St. Hildegarde of Bingen

posted by: Joan Vine | on: Wednesday, 26 December 2018, 12:00

St. Hildegarde of Bingen

St. Hildegarde of Bingen

Hildegard was born of noble parents and was educated at the Benedictine cloister of Disibodenberg by Jutta (Judith), she was a religious recluse and sister of the count of Spanheim. Hildegard was 15 years old when she began wearing the Benedictine habit and pursuing a religious life. She succeeded Jutta as prioress in 1136.

Having experienced visions since she was a child, at the age of43 she consulted her confessor, who in turn reported the matter to the archbishop of Mainz. A committee of theologians subsequently confirmed the authenticity of Hildegard’s visions, and a monk was appointed to help her record them in writing. The finished work, ‘Scivias’ written between 1141-52, consists of 26 visions that are visionary and apocalyptic in form and in their treatment of such topics as the church, the relationship between God and humanity, and redemption. About 1147 Hildegard left Disibodenberg with several nuns to start a new convent at Rupertsberg, where she continued to exercise the gift of prophesy and to write more about her visions.
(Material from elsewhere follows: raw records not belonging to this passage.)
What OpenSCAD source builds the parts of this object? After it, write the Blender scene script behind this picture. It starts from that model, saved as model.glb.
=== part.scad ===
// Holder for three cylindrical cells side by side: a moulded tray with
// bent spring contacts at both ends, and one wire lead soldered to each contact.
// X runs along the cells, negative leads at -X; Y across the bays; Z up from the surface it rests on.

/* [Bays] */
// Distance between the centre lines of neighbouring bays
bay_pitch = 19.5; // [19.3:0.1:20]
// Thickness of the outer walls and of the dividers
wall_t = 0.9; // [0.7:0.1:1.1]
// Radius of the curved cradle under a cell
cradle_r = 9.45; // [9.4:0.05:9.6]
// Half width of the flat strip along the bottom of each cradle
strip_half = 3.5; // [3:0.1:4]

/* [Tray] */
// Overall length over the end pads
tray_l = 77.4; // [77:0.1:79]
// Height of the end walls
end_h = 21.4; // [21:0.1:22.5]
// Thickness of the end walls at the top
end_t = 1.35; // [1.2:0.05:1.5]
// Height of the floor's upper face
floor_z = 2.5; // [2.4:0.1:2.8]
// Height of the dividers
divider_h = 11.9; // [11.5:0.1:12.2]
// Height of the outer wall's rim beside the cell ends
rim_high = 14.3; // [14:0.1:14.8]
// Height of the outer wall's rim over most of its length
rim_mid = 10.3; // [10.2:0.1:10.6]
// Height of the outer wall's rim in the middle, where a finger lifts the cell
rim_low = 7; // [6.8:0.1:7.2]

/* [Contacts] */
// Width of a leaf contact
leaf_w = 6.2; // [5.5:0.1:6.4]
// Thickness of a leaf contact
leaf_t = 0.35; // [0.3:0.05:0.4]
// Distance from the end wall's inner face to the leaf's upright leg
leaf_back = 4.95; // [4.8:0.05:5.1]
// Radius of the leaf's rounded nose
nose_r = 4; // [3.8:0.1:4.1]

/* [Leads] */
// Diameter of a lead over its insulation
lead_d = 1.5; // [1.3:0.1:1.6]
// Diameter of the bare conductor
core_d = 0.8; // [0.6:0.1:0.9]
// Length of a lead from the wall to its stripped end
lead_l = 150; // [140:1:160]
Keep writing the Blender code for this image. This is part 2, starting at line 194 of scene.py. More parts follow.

A talented poet and composer, Hildegard collected 77 of her lyric poems, each with a musical setting composed by her. Her numerous other writings include the lives of the Saints, two essays on medicine and natural history, reflecting a quality of scientific observation rare at that period. She travelled widely throughout Germany, evangelizing to large groups of people about her visions and religious insights.

Her earliest biographer proclaimed her a saint and her miracles were reported during her life. However, she was not formally canonised until 2012, by Pope Benedict XV1

As one of the few prominent women in medieval church history, Hildegard became the subject of increasing interest in the latter half of the 20th century. Her writings were widely translated into English and several recordings of her music were made available.

Hildegard died on September 17, 1179, near Bingen and canonised on May 10, 2012. Her feast day is on September 17.